Time course of processing individual letters during reading
We briefly summarize the time course. Theories posit a hierarchy of processing in which letter identity is quickly abstracted from visual details (e.g., the letter “a” is abstracted from font and case [A, a]; e.g., Grainger, 2008; Massaro & Schmuller 1975). That is, letter identification begins with the processing of visual information such as features, but visual details are discarded as soon as an abstract identity is extracted. Visual processing may involve global-to-local or coarse-to-fine stages, as we describe later (e.g., Fiset et al., 2009; Navon, 1977; Sanocki, 1991a, 1993, 2001). Abstract letter identities (and associated phonology) are used to identify words. The importance of abstraction is supported by the rapidity of perceiving abstract letter identity, which is independent of visual structure (Friedman, 1980).
Our main emphasis will be on the processes leading up to the activation of letter identity.

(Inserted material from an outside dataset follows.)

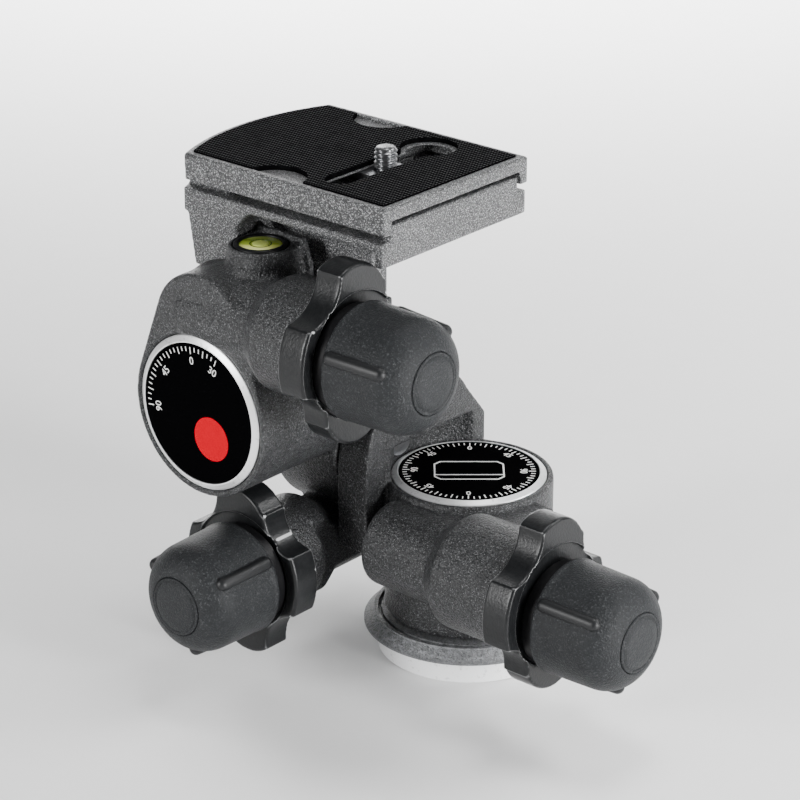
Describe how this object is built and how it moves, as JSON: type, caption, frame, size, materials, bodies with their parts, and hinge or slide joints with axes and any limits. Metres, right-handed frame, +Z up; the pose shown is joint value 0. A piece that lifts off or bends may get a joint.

The general characteristics of these processes is widely agreed upon in the research community. There is also evidence that type information can sometimes linger in word processing, becoming part of the memory code (e.g., Goldinger, Azuma, Kleider, & Holmes, 2003); this is an interesting issue but is not treated here. In the review section, we emphasize processes leading up to identification, as opposed to decision processes that may occur after initial letter identification (cf. Neely, 1991; Sanocki, 1987, 1992).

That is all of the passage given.